There's new kind of nature I wish to photograph, too: radio. My new MP3 player has a digital radio tuner and a record function, so hopefully, if I manage to slip the surly bonds of Canada and get a job overseas, I'll be able to document their broadcasts and sample them too, like Akufen.

Singularities

Last night, after wrapping up the Blips and Ifs celebration of the launching of the bloglabel, I caught the 22 Knight bus to downtown Vancity on my way back to Tsawwassen. I had an hour to wait downtown for the next bus but I didn't care because I was full of bloggy enthusiam and sugar-free Red Bull. The half-forgotten faces of girls from history flashed in front of my eyes. Then in an illumination of hallucinatory empty city insight, Menalque's words from The Immoralist popped into my brain-hole:

"'If only our wretched brains could really embalm our memories! But memories don't keep well. The delicate ones wither, the voluptuous ones rot, the most delicious ones are the most dangerous later on. The things you repent were delicious once ... Regret, remorse, repentance - they're all former joys, reversed. I don't like looking back, and I leave my past behind me the way a bird leaves its shady tree in order to fly away. I tell you, Michel, each joy still awaits us, but must find the bed empty, must be the only one, so that we come to it like a widower. Oh Michel, each joy is like manna in the desert, which spoils from one day to the next: or like water from the fountain of Ameles which Plato says no pitcher could preserve. Let each moment carry away whatever it has brought."

That's why I blog. Because unlike writing an autobiographical novel, where one can summon and reanimate the corpses of former joys, a blog is written as things happen, and doesn't need to be revised later as our memories decompose into regrets. I want to write forwards, not backwards.

June 27, 2005

Currency

I originally emailed a lot of people to say that the price of a Tachikoma-Kun album, if ordered from Shima Records, would cost about $13.75 Cdn. But one person who ordered it emailed me to say that the cost was actually $16.50, because of changes in the exchange rate... or perhaps credit card charges, I dunno.

Or perhaps they're becoming more collectible.

Either way, I am off to watch an episode of GaoGaiGar.

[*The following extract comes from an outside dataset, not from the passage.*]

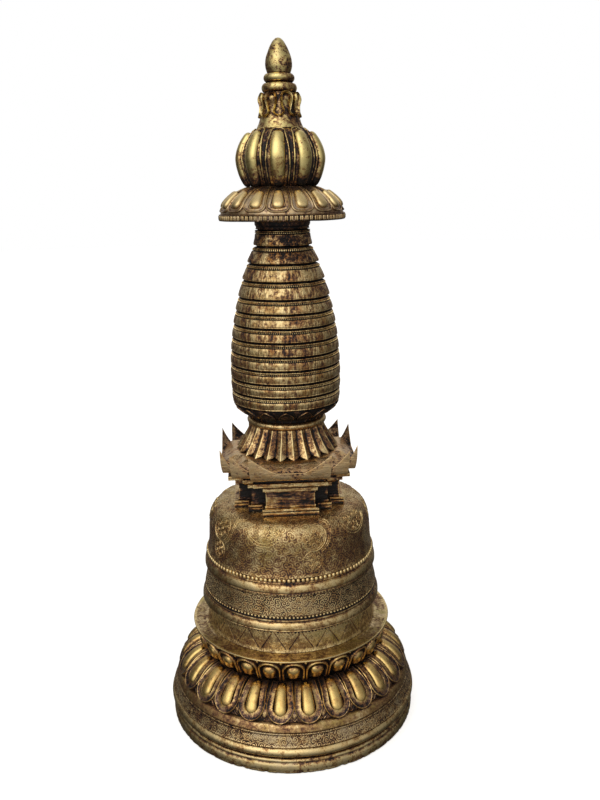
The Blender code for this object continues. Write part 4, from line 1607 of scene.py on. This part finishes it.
@dataclass
class Harmika:
    """The plinth, block, cornice and crown, all on plans with stepped corners."""

    turn: float = radians(3.0)
    plinth: Plan = Plan(30.6, 61.3, 45.8)
    block: Plan = Plan(27.4, 56.6, 42.5)
    cornice_foot: Plan = Plan(29.5, 59.6, 45.8)
    cornice_head: Plan = Plan(40.0, 66.8, 51.0)
    cornice_neck: Plan = Plan(37.5, 64.0, 49.5)
    crown: Plan = Plan(43.7, 74.6, 63.8)
    edge: float = 313.6
    horn_height: float = 19.0
    horn_leg: float = 30.0
    lean: float = 2.4
    wall: float = 6.0
    soft: float = 0.45
    fineness: float = 1.3
    crease: float = radians(26)
    insets: tuple[float, ...] = (30, 24, 20, 17, 14.5, 12.4, 10.6, 9.0, 7.6, 6.4, 5.4, 4.5, 3.7, 3.0, 2.3,
                                 1.7, 1.2, 0.8, 0.45, 0.15)
    # The second number in side is the fascia's gold row by row. It is lighter at the fascia's top and bottom
    # edges, as painted highlights.
    side: tuple[Pair, ...] = ((0.03, 0.7), (0.09, 0), (0.25, 0.1), (0.4, 0.1), (0.55, 0.1), (0.7, 0.1),
                              (0.85, 0.2), (0.95, 0.7), (1, 0.3))

    def columns(self, steps: Sequence[int], face: float, side: float, edge: float) -> np.ndarray:
        """Return the gold of each column of a plan, with painted shade in the stepped corners and painted
        highlights on the upright edges.

        Args:
            steps: into how many steps each edge is cut.
            face: the gold on the four front faces.
            side: the gold in the stepped corners, lowered there as painted shade.
            edge: the gold on the upright edges of the front faces, raised there as painted highlights.

        Returns:
            One number for each point of a row.
        """
        columns = [np.full(count, side if index % 5 else face) for index, count in enumerate(steps)]
        for index, column in enumerate(columns):
            if index % 5 < 2:
                column[0] = edge
        return np.concatenate(columns)

    def body(self, node: str, shop: Workshop, profile: Sequence[tuple[Plan, float, float, float]],
             gold_and_shading: Triple) -> None:
        """Make a stepped body.

        Args:
            node: the CAD node.
            shop: the workshop.
            profile: (plan, inset, height, gold) from the head down. A row's gold also carries painted shade
                in grooves and painted highlights on rounded edges.
            gold_and_shading: the gold on its front faces, the painted shade in its stepped corners and the
                painted highlight on its upright edges.
        """
        steps = profile[0][0].steps(self.fineness)
        bore = self.block.inset(self.wall)
        lines = [*profile, (bore, 0, profile[-1][2], 0), (bore, 0, profile[0][2], 0)]
        rows = [plan.inset(inset).row(height, steps, self.turn) for plan, inset, height, _ in lines]
        gilt_and_shading = np.array([line for *_, line in lines])[:, None] + self.columns(steps, *gold_and_shading)
        shop.add(node, stacked(rows, gilt_and_shading), HARMIKA_BRONZE, crease=self.crease)

    def build(self, shop: Workshop) -> None:
        """Make the four pieces.

        Args:
            shop: the workshop that makes the pieces.
        """
        soft = self.soft
        at = span("harmika_plinth")
        groove = at.low + 4.2
        # The last number of each line is its gold. Grooves, the sunk band under the block's lip, the ground
        # under the cornice's head and the neck under the crown get painted shade, and rounded edges get
        # painted highlights. The closing triple gives painted shade to the stepped corners and painted
        # highlights to the upright edges.
        self.body("harmika_plinth", shop, [(self.plinth, *line) for line in (
            (1.2, at.high, 0), (soft, at.high - 0.1, 0.6), (0, at.high - soft, 0.6), (0, groove + 0.9, 0.1),
            (soft, groove + 0.5, -0.4), (1.5, groove + 0.4, -1.2), (1.5, groove - 0.4, -1.2),
            (soft, groove - 0.5, 0.4), (0, groove - 0.9, 0.6), (0, at.low, -0.2))], (0.3, -0.3, 0.8))
        at = span("harmika_block")
        self.body("harmika_block", shop, [(self.block, *line) for line in (
            (soft, at.high, 0), (0, at.high - soft, 0.4), (0.1, at.high - 1.6, 0), (0.8, at.high - 2.2, -0.3),
            (0.8, (at.low + at.high) / 2, 0), (0.8, at.low + 2.6, 0), (0.1, at.low + 2.0, 0.5),
            (0, at.low + soft, 0.2), (0, at.low, -0.5))], (0.25, -1.0, 1.5))
        at = span("harmika_cornice")
        foot, head_low, head_high = at.low + 3.7, at.low + 7.6, at.low + 12.1
        self.body("harmika_cornice", shop, [(plan, *line) for plan, lines in (
            (self.cornice_neck, ((0, at.high, -1), (0, head_high + 0.5, -1))),
            (self.cornice_head, ((1.4, head_high, -0.2), (soft, head_high - 0.1, 0.7),
                                 (0, head_high - 0.6, 0.7), (0, head_low + soft, 0.2),
                                 (soft, head_low, 0.5))),
            (self.cornice_foot, ((-4, head_low - 1, -0.5), (-1, foot + 0.6, -0.4), (0, foot, 0.7),
                                 (0, at.low + soft, 0.3), (soft, at.low, 0)))) for line in lines],
            (0.3, -0.4, 0.8))
        self.make_crown(shop)

    def horn(self, flat: np.ndarray) -> np.ndarray:
        """Return how far the horns rise above the crown's edge at points of its plan.

        Args:
            flat: places on the plan, as rows.

        Returns:
            One height for each place.
        """
        corners = self.crown.corners()
        rise = np.zeros(len(flat))
        for corner, before, after in zip(corners, np.roll(corners, 1, 0), np.roll(corners, -1, 0)):
            left, right = before - corner, after - corner
            if left[0] * right[1] - left[1] * right[0] > 0:
                continue
            lengths = [float(np.linalg.norm(leg)) for leg in (left, right)]
            near, far = ((flat - corner) @ (leg / length) / min(self.horn_leg, length)
                         for leg, length in zip((left, right), lengths))
            slope = np.clip(1 - near - far, 0, 1) ** 1.3
            rise = np.maximum(rise, np.where((near > -0.01) & (far > -0.01), self.horn_height * slope, 0))
        return rise

    def make_crown(self, shop: Workshop) -> None:
        """Make the crown: a stepped tray whose roof rises to the bell, with a horn on each outward corner.

        Args:
            shop: the workshop that makes the pieces.
        """
        at = span("harmika_crown")
        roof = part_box("pleated_skirt")[0].z / MM - 0.3
        steps = self.crown.steps(0.9)
        rows, gold_and_shading = [], []
        for inset in self.insets:
            row = self.crown.inset(inset).row(0.0, steps, self.turn)
            slope = min(max((inset - 2.5) / 13, 0), 1)
            tray = self.edge - 0.9 * min(inset / 1.5, 1) + (roof - self.edge + 0.6) * slope ** 0.8
            horn = self.edge + self.horn(rotated(row[:, :2], -self.turn)) - 0.2 * (inset < 0.3)
            row[:, 2] = np.maximum(tray, horn - 0.5 * (inset > 1))
            rows.append(row)
            # The rim and the horn edges are lighter, as painted highlights, and the trough just inside them
            # is darker, as painted shade.
            gold_and_shading.append(0.9 if inset < 0.6 else -0.35 if inset < 3.2 else 0.0)
        top = rows[-1][:, 2]
        for share, line in self.side:
            row = self.crown.inset(self.lean * share ** 3 + 0.5 * (share == 1)).row(0.0, steps, self.turn)
            row[:, 2] = top + (at.low - top) * share
            rows.append(row)
            gold_and_shading.append(line)
        rows += [self.crown.inset(31).row(height, steps, self.turn) for height in (at.low, roof - 2)]
        # Painted highlights on the upright edges of the front faces.
        gilt_and_shading = np.array(gold_and_shading + [0, 0])[:, None] + self.columns(steps, 0.0, 0.0, 0.5)
        shop.add("harmika_crown", stacked(rows, gilt_and_shading), CROWN_BRONZE, crease=self.crease)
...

The best part is the opening.

Gentle, Amoral Robot Music


I'd like to announce the simultaneous starting of the Blips and Ifs bloglabel and the UK release of Tachikoma-Kun's "Gentle, Amoral Robot Music."

The album can be purchased here, and longtime Blips and Ifs supporters will note that it has a completely different cover from the Canadian release... just one more reason to pick up your copy today.

So, what is a bloglabel? Well, it's really a catalyst for a lot of Frza, Moil and Tron's music and art projects that are always getting cooked up but are never completely baked all the way through.

The goal is to turn out a daily stream of content which can be delivered faster and more regularly than any other label in the world. I'd like singles and albums to be released like serials in an ongoing comic strip.

Things like brands and copyrights no longer matter. People eventually locate content streams that they love, and they stay tuned. I know I do.

Anyway, don't touch that dial, we'll be right back.